MoT stands apart in its architectural design by decoupling each modality's non-embedding parameters, which include feed-forward networks, attention matrices, and layer normalization components. This design allows for optimal processing of each modality’s unique characteristics while ensuring that cross-modal relations are efficiently captured via a shared attention mechanism. Such an approach not only facilitates efficient computation but also empowers improved model performance across different modalities.

Strong Performance Across Settings

The paper provides an extensive evaluation of MoT architectures across three significant experiments: Chameleon settings for text-and-image objectives, speech integration in the Chameleon framework, and Transfusion settings incorporating diffusion-based objectives. In each of these settings, MoT demonstrates substantial reductions in the computational overhead compared to dense baselines. Notably, in the Chameleon 7B setting, MoT achieves comparable performance to its dense counterpart while utilizing only 55.8% of the FLOPs for text-and-image tasks, while the inclusion of a speech modality achieves baseline performance with only 37.2% of the FLOPs.

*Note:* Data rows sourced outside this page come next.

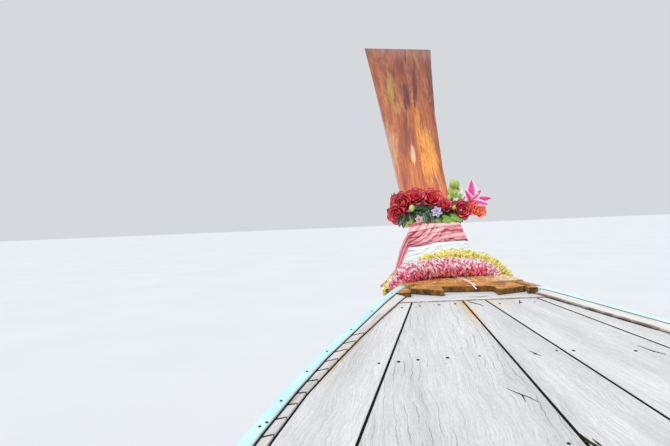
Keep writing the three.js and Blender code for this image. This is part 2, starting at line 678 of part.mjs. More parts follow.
// Cross beam, socket and the yoke that swivels in it
function addSwivel() {
  const { x, z } = PIVOT;
  const beamY = halfBreadth(x - BEAM_HALF) - CAP_WIDTH - 6;
  const beam = member(between(x - BEAM_HALF, x + BEAM_HALF), (at) => [
    -beamY,
    beamY,
    deckLine(at) - CAP_DROP - SEAM,
    BEAM_TOP,
  ]);
  place("engine_beam", beam, agedWood);

  const { plateHalf, plateThick, radius, boreRadius, boreFoot } = SOCKET;
  const plateTop = BEAM_TOP + plateThick;
  const plate = box(x - plateHalf, x + plateHalf, -plateHalf, plateHalf, BEAM_TOP + SEAM, plateTop);
  const tube = rod([x, 0, BEAM_TOP + plateThick / 2], [x, 0, SOCKET_TOP], radius);
  const bore = rod([x, 0, boreFoot], [x, 0, SOCKET_TOP + 25], boreRadius);
  place("swivel_socket", plate.add(tube).subtract(bore), steel);

  const { long, half, thick, armThick, armHalf } = YOKE;
  const base = box(x - long, x + long, -half, half, SOCKET_TOP + 0.4, SOCKET_TOP + thick);
  const arms = SIDES.map(([, side]) => {
    const [y0, y1] = side > 0 ? [half - armThick, half] : [-half, armThick - half];
    const upright = box(x - armHalf, x + armHalf, y0, y1, YOKE.armFoot, z);
    return upright.add(rod([x, y0, z], [x, y1, z], armHalf));
  });
  const pin = rod([x, 0, YOKE.pinFoot], [x, 0, SOCKET_TOP + 5], YOKE.pinRadius);
  const eyes = rod([x, -half - 50, z], [x, half + 50, z], YOKE.eyeRadius);
  place("swivel_yoke", joined([base, pin, ...arms]).subtract(eyes), steel);
}

// Everything that tilts on the yoke. Local axes: x forward along the crankshaft, origin on the trunnions.
function addEngineUnit() {
  const unit = new THREE.Group();
  unit.position.set(PIVOT.x, 0, PIVOT.z);
  unit.rotation.y = TAIL_ANGLE;
  boat.add(unit);

  const { aft, fore, half, railHalf, railDeep, barLong, plateLong, plateHalf, trunnion } = CRADLE;
  const rails = SIDES.map(([, side]) => {
    const y = side * CRADLE.railY;
    const bar = box(aft, fore, y - railHalf, y + railHalf, -railDeep, railDeep);
    const [inner, outer] = [side * trunnion.inner, side * trunnion.outer];
    return bar.add(rod([0, inner, 0], [0, outer, 0], trunnion.radius));
  });
  const shaftHole = rod([aft - 40, 0, 0], [aft + 60, 0, 0], CRADLE.plateBore);
  const plate = box(aft, aft + plateLong, -half, half, -plateHalf, plateHalf).subtract(shaftHole);
  const bar = box(fore - barLong, fore, -half, half, -railDeep, railDeep);
  place("engine_cradle", joined([...rails, plate, bar]), steel, unit);

  const boxes = CRANKCASE_BOXES.map((sides) => box(...sides));
  const rounds = CRANKCASE_ROUNDS.map((bar) => rod(...bar));
  place("engine_block", joined([...boxes, ...rounds]), castIron, unit);
  place("cylinder_head", box(...HEAD_BOX).add(box(...COVER_BOX)), castIron, unit);
  const pipe = bentBar(EXHAUST_PATH, EXHAUST_RADIUS);
  place("exhaust", box(...MANIFOLD_BOX).add(pipe), steel, unit);
  place("air_cleaner", box(...INTAKE_BOX).add(rod(...AIR_CLEANER)), steel, unit);
  const handle = bentBar(TILLER_PATH, TILLER_RADIUS, 10);
  place("tiller", rod(...TILLER_COLLAR).add(handle), steel, unit);

  const tube = rod([TAIL.fore, 0, 0], [TAIL.aft, 0, 0], TAIL_RADIUS);
  const bore = rod([TAIL.aft + TAIL.boreDeep, 0, 0], [TAIL.aft - 5, 0, 0], TAIL.boreRadius);
  place("tail_tube", tube.subtract(bore), steel, unit);
  const finLoop = (y) => SKEG_OUTLINE.map(([x, z]) => [TAIL.aft + x, y, z]);
  const fin = loft([finLoop(-SKEG_THICK / 2), finLoop(SKEG_THICK / 2)], notchedCap(0, 2));
  place("tail_skeg", fin, steel, unit);

  const { hubFore, hubAft, hubRadius, hubTip, bladeX, stubFore, stubRadius } = PROPELLER;
  const hub = rod([TAIL.aft + hubFore, 0, 0], [TAIL.aft + hubAft, 0, 0], hubRadius, 16, hubTip);
  const stub = rod([TAIL.aft + stubFore, 0, 0], [TAIL.aft + hubFore - 10, 0, 0], stubRadius);
  const blades = Array.from({ length: PROPELLER.blades }, (_, i) =>
    blade((i * Math.PI * 2) / PROPELLER.blades, TAIL.aft + bladeX),
  );
  place("propeller", joined([hub, stub, ...blades]), brass, unit);
}

// One propeller blade, turned about the shaft at x
function blade(turn, x) {
  const spin = new THREE.Matrix4().makeRotationX(turn);
  return loft(
    BLADE_SECTIONS.map(([radius, chord, thick, pitch]) => {
      const set = THREE.MathUtils.degToRad(pitch);
      return [[chord, 0], [0, thick], [-chord, 0], [0, -thick]].map(([along, across]) => {
        const px = along * Math.sin(set) + across * Math.cos(set);
        const py = along * Math.cos(set) - across * Math.sin(set);
        const point = new THREE.Vector3(px, py, radius).applyMatrix4(spin);
        return [point.x + x, point.y, point.z];
      });
    }),
  );
}

// Cloth wound round the foot of the post, between two places along its axis
function wrap(thickness, low, high) {
  const band = new THREE.BoxGeometry(600, 600, high - low).translate(0, 0, (low + high) / 2);
  const lean = new THREE.Matrix4().makeRotationY(THREE.MathUtils.degToRad(SASH_LEAN));
  const cutter = solidOf(band.applyMatrix4(lean).translate(SASH_FOOT.x, 0, SASH_FOOT.z));
  return prowTimber(thickness, 1).intersect(cutter).subtract(prowTimber(GROW, 1));
}

// Thick garland laid across the prow block, cut away where it lies on the timbers
function garland(points, radius) {
  let solid = bentBar(points, radius, 16).subtract(prowTimber(GROW));
  for (const [, side] of SIDES) solid = solid.subtract(gunwale(side, GROW));
  return solid.decompose().sort((a, b) => b.volume() - a.volume())[0];
}

function addDressing() {
  place("sash_white", wrap(SASH_WHITE.thick, SASH_WHITE.low, SASH_WHITE.high), whiteCloth);
  const flap = loft(SASH_FLAP)
    .subtract(prowTimber(GROW, 1))
    .subtract(wrap(SASH_WHITE.thick + GROW, SASH_WHITE.low - GROW, SASH_WHITE.high + GROW));
  place("sash_pink", wrap(SASH_PINK.thick, SASH_PINK.low, SASH_PINK.high).add(flap), pinkCloth);
  place("garland_pink", garland(PINK_PATH, PINK_RADIUS), pinkGarland);
  place("garland_yellow", garland(YELLOW_PATH, YELLOW_RADIUS), yellowGarland);
  const { x, y, z, long, wide, deep } = WREATH;
  const ring = new THREE.CylinderGeometry(1, 1, deep, 20).rotateX(Math.PI / 2);
  ring.scale(long, wide, 1).translate(x, y, z);
  place("flower_wreath", solidOf(ring).subtract(prowTimber(GROW)), roses);
}

addHull();
addFraming();
addForedeck();
addBreastTimber();
addInside();
addCanopy();
addSwivel();
addEngineUnit();
addDressing();

export default boat;
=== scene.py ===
"""A wooden longtail boat afloat, dressed at the prow, seen from its own foredeck."""

import math
import random
from functools import partial

import bmesh
import bpy
import numpy as np
from mathutils import Matrix, Vector, noise
from mathutils.bvhtree import BVHTree


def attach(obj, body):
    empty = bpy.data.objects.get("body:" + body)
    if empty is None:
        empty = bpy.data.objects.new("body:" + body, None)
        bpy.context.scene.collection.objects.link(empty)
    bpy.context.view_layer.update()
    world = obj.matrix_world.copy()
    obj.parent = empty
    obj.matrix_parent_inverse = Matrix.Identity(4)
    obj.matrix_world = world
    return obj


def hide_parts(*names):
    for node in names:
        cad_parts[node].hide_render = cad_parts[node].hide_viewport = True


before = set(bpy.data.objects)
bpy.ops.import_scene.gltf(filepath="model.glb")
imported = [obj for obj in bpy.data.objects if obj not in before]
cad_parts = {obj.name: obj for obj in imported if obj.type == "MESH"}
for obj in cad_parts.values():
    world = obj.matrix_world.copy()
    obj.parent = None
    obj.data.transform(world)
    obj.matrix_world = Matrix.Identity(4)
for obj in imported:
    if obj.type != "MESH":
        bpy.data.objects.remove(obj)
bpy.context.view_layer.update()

# View: a wide lens held above the foredeck, a little to port of the middle, looking
# forward along the planks to the prow post.
EYE = Vector((1.8724, 0.4213, 1.2357))
SIGHT = Vector((0.99994, 0.00867, 0.00698))
CROWN = Vector((-0.00662, -0.04087, 0.99914))
SENSOR = 36.0
LENS = SENSOR * 474.0 / 670.0

bpy.ops.object.camera_add()
camera = bpy.context.object
aside = SIGHT.cross(CROWN).normalized()
turn = Matrix((aside, aside.cross(SIGHT), -SIGHT)).transposed()
camera.matrix_world = Matrix.Translation(EYE) @ turn.to_4x4()
camera.data.sensor_width = SENSOR
camera.data.lens = LENS
camera.data.clip_start = 0.02
camera.data.clip_end = 2000.0
bpy.context.scene.camera = camera
bpy.context.scene.view_settings.view_transform = "Standard"


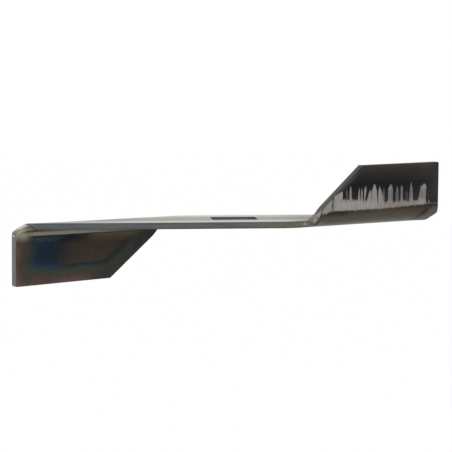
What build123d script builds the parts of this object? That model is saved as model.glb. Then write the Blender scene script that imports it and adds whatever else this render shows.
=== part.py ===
# Chopper knife: a flat steel bar with a square hole at its middle and a wing folded at each end.
# The folds run obliquely across the bar and are parallel. One wing stands up and the other hangs down,
# so each end is the other one seen through the middle of the hole.
# Lengths are in millimetres and angles in degrees. The origin is the middle of the hole, halfway through
# the plate. +X runs along the bar to the wing that stands up, and +Z runs along the shaft.

import os
from math import cos, pi, radians, sin, tan

from build123d import *

# The bar
bar_width = 76.2
plate_thickness = 4.76

# The square hole, which slides over a square shaft
shaft_across = 31.75
shaft_clearance = 0.25
hole_corner_radius = 1.2
hole_rim_chamfer = 0.5

# The folds: the angle between a fold and the bar's edges, where the bend starts on the bar's middle line,
# how far the plate turns, and the radius inside the bend
fold_angle = 36.5
fold_distance = 87.7
fold_turn = 89.0
fold_inner_radius = 5.6

# The wings: the height of the outer edge's far corner above the plate's middle, the length of the blade
# along the fold, and how far the outer edge leans out of line with the fold
wing_rise = 41.0
wing_reach = 140.0
tip_lean = 0.7
tip_corner_radius = 1.5

# Worked out from the sizes above
hole_across = shaft_across + 2 * shaft_clearance
half_thickness = plate_thickness / 2
fold_middle_radius = fold_inner_radius + half_thickness
bend_length = fold_middle_radius * radians(fold_turn)
bend_rise = fold_middle_radius * (1 - cos(radians(fold_turn)))
wing_height = (wing_rise - bend_rise) / sin(radians(fold_turn))

# A bar edge moves this far along the fold for each millimetre that it runs across it
edge_slant = 1 / tan(radians(fold_angle))
section_width = bar_width / sin(radians(fold_angle))
near_fold_x = fold_distance - bar_width / 2 * edge_slant
far_fold_x = fold_distance + bar_width / 2 * edge_slant

# The fold's own frame: Z is the axis of the bend, and X points from the axis to the flat plate
fold_frame = Plane(
    origin=(near_fold_x, -bar_width / 2, fold_middle_radius),
    x_dir=(0, 0, -1),
    z_dir=(cos(radians(fold_angle)), sin(radians(fold_angle)), 0),
)

# In that frame the flat of the wing starts where the bend ends: its X runs along the fold, and its Y
# points to the outer edge
wing_face = Vector(cos(radians(fold_turn)), -sin(radians(fold_turn)), 0)
wing_plane = Plane(origin=wing_face * fold_middle_radius, x_dir=(0, 0, 1), z_dir=wing_face)
end_cut = Plane.XY.offset(wing_reach)
outer_edge_cut = Plane(
    origin=wing_plane.from_local_coords(Vector(wing_reach, wing_height, 0)),
    z_dir=wing_plane.y_dir - Vector(0, 0, tan(radians(tip_lean))),
)

with BuildPart() as wing:
    # The bar's edges cross the bend obliquely, so the section moves along the axis as it turns
    with BuildLine() as bend_path:
        Helix(
            pitch=2 * pi * fold_middle_radius * edge_slant,
            height=bend_length * edge_slant,
            radius=fold_middle_radius,
            lefthand=True,
        )
    with BuildSketch(Plane.XZ) as bend_section:
        with Locations((fold_middle_radius, section_width / 2)):
            Rectangle(plate_thickness, section_width)
    sweep(path=bend_path.line, is_frenet=True)

    # The flat of the wing goes on between the same two slanted edges, past the cuts that finish it
    strip_start = bend_length * edge_slant
    strip_height = 2 * wing_height
    strip_end = strip_start + strip_height * edge_slant
    with BuildSketch(wing_plane) as wing_strip:
        with BuildLine():
            Polyline(
                (strip_start, 0),
                (strip_start + section_width, 0),
                (strip_end + section_width, strip_height),
                (strip_end, strip_height),
                close=True,
            )
        make_face()
    extrude(amount=half_thickness, both=True)

    # The end is cut square to the fold, and the outer edge nearly in line with it
    split(bisect_by=end_cut, keep=Keep.BOTTOM)
    split(bisect_by=outer_edge_cut, keep=Keep.BOTTOM)
    tip_corner = wing.edges().filter_by(Axis((0, 0, 0), wing_face)).sort_by(Axis.Z)[-1]
    fillet(tip_corner, tip_corner_radius)

with BuildPart() as chopper_knife:
    # The bar between the two folds
    with BuildSketch() as bar_outline:
        with BuildLine():
            Polyline(
                (-far_fold_x, -bar_width / 2),
                (near_fold_x, -bar_width / 2),
                (far_fold_x, bar_width / 2),
                (-near_fold_x, bar_width / 2),
                close=True,
            )
        make_face()
    extrude(amount=half_thickness, both=True)

    # The square hole, with its rims broken on both faces
    with BuildSketch() as hole_outline:
        RectangleRounded(hole_across, hole_across, hole_corner_radius)
    extrude(amount=half_thickness, both=True, mode=Mode.SUBTRACT)
    rim_edges = chopper_knife.edges(Select.LAST).filter_by(Axis.Z, reverse=True)
    chamfer(rim_edges, hole_rim_chamfer)

    # The wing that stands up, and the same wing turned through the middle of the hole
    with Locations(fold_frame):
        standing_wing = add(wing.part)
    hanging_wing = mirror(standing_wing, about=Plane.XY, mode=Mode.PRIVATE)
    add(hanging_wing, rotation=(0, 0, 180))

chopper_knife.part.label = "chopper_knife"
os.makedirs("parts", exist_ok=True)
export_step(chopper_knife.part, "parts/chopper_knife.step")
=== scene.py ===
from math import cos, radians, sin, tan

import bpy
from mathutils import Matrix, Vector


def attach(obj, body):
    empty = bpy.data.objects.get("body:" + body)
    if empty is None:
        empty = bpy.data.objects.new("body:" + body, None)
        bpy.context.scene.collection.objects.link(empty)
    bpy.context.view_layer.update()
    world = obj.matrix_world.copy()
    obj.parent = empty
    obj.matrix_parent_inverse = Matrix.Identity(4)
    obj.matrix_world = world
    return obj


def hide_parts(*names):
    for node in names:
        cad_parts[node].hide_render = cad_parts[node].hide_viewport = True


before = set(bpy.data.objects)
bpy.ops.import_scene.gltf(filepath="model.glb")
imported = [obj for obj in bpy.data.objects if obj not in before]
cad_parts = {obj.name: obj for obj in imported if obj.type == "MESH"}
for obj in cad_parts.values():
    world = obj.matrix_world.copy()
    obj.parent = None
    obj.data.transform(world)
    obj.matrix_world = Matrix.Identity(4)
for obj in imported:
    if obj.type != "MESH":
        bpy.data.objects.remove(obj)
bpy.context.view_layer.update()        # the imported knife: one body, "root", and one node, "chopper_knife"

# Metres and degrees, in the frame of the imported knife: the middle of the square hole is at the origin,
# x runs along the bar to the wing that stands up, and z runs along the shaft.
knife = {
    "barWidth": 0.0762,
    "thickness": 0.00476,
    "holeAcross": 0.03225,
    "holeCorner": 0.0012,
    "foldAngle": 36.5,       # between a fold and the bar's edges
    "foldDistance": 0.0877,  # from the hole to the start of the bend, on the bar's middle line
    "foldTurn": 89.0,
    "foldInnerRadius": 0.0056,
    "wingRise": 0.041,       # outer edge above the middle of the plate
    "wingReach": 0.140,      # along the fold, from the bar's near edge to the end cut
    "tipLean": 0.7,
    "tipCorner": 0.0015,
    "edgeRounding": 0.00035,
    "bendSteps": 28,
    "besideBend": (0.0012, 0.0025, 0.004, 0.0055),           # more cuts beside the bend
    "edgeInsets": (0.0012, 0.0026, 0.0045, 0.007, 0.0105),   # and beside the long edges, for the worked corners
    "creaseDepth": 0.0095,
    "creaseShare": 0.65,
    "drawnBack": 0.0042,
    "cornerPush": 0.0006,
}

foldAngle = radians(knife["foldAngle"])
foldTurn = radians(knife["foldTurn"])
bendRadius = knife["foldInnerRadius"] + knife["thickness"] / 2
bendLength = bendRadius * foldTurn
bendRise = bendRadius * (1 - cos(foldTurn))
flatHeight = bendLength + (knife["wingRise"] - bendRise) / sin(foldTurn)   # bend's start to outer edge, unfolded
along = Vector((cos(foldAngle), sin(foldAngle), 0))      # along the fold
across = Vector((sin(foldAngle), -cos(foldAngle), 0))    # across the fold, out to the wing's edge
halfWidth = knife["barWidth"] / 2
foldStart = Vector((knife["foldDistance"] - halfWidth / tan(foldAngle), -halfWidth, 0))
tipCorner = foldStart + along * knife["wingReach"] + across * flatHeight


# Finishes

def shade(red, green, blue):
    # A colour as it shows on a screen, 0 to 255, in the light values that a shader takes
    parts = (part / 255 for part in (red, green, blue))
    return tuple(part / 12.92 if part < 0.04 else ((part + 0.055) / 1.055) ** 2.4 for part in parts) + (1,)


class Wire:
    # One output of a material's nodes. The signs + - * / on it add Math nodes.
    def __init__(self, look, socket):
        self.look = look
        self.socket = socket

    def maths(self, operation, *values):
        return self.look.node("ShaderNodeMath", {"operation": operation}, dict(enumerate(values)))

    def __add__(self, other):
        return self.maths("ADD", self, other)

    def __radd__(self, other):
        return self.maths("ADD", other, self)

    def __sub__(self, other):
        return self.maths("SUBTRACT", self, other)

    def __rsub__(self, other):
        return self.maths("SUBTRACT", other, self)

    def __mul__(self, other):
        return self.maths("MULTIPLY", self, other)

    def __rmul__(self, other):
        return self.maths("MULTIPLY", other, self)

    def __truediv__(self, other):
        return self.maths("DIVIDE", self, other)

    def __abs__(self):
        return self.maths("ABSOLUTE", self)

    def least(self, other):
        return self.maths("MINIMUM", self, other)

    def most(self, other):
        return self.maths("MAXIMUM", self, other)

    def rise(self, low, high):
        # 0 below low and 1 above high, with a soft step between them; low may be the larger
        return self.look.node(
            "ShaderNodeMapRange", {"interpolation_type": "SMOOTHSTEP"},
            {"Value": self, "From Min": low, "From Max": high},
        )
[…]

Implications and Efficiency Gains

MoT’s efficiency is further highlighted by direct performance metrics gathered using AWS infrastructure with NVIDIA A100 GPUs. The architecture achieves significant practical benefits; for instance, in wall-clock time, MoT matched dense baseline performance in image and text tasks with substantial reductions in required training time. It underscores MoT's ability to deliver high performance while optimizing the use of computational resources.

Exploring Hybrid Models

The paper also considers potential synergies between the proposed MoT framework and other sparse model architectures, such as Mixture-of-Experts (MoE). An exploratory variant that integrates MoE within MoT demonstrates additional gains in efficiency and performance, suggesting a promising pathway for mixed architectures that leverage the strengths of different sparse methodologies.

Critiques and Future Trajectories

While Mixture-of-Transformers provides a robust framework for multi-modal learning, the models were primarily tested in controlled settings constrained to specific FLOP configurations. Future explorations could extend to dynamically adjusting sparsity patterns per modality depending on the real-time computational and application-specific demands.

Additionally, MoT's scalability across even larger datasets and broader modality types remains a promising area for subsequent research. As multi-modal models continue to grow in scale and complexity, frameworks like MoT provide a crucial blueprint for achieving efficient, scalable AI systems capable of seamlessly integrating diverse data modalities. This architecture offers an exciting path forward in the continuous pursuit of advanced AI modeling approaches.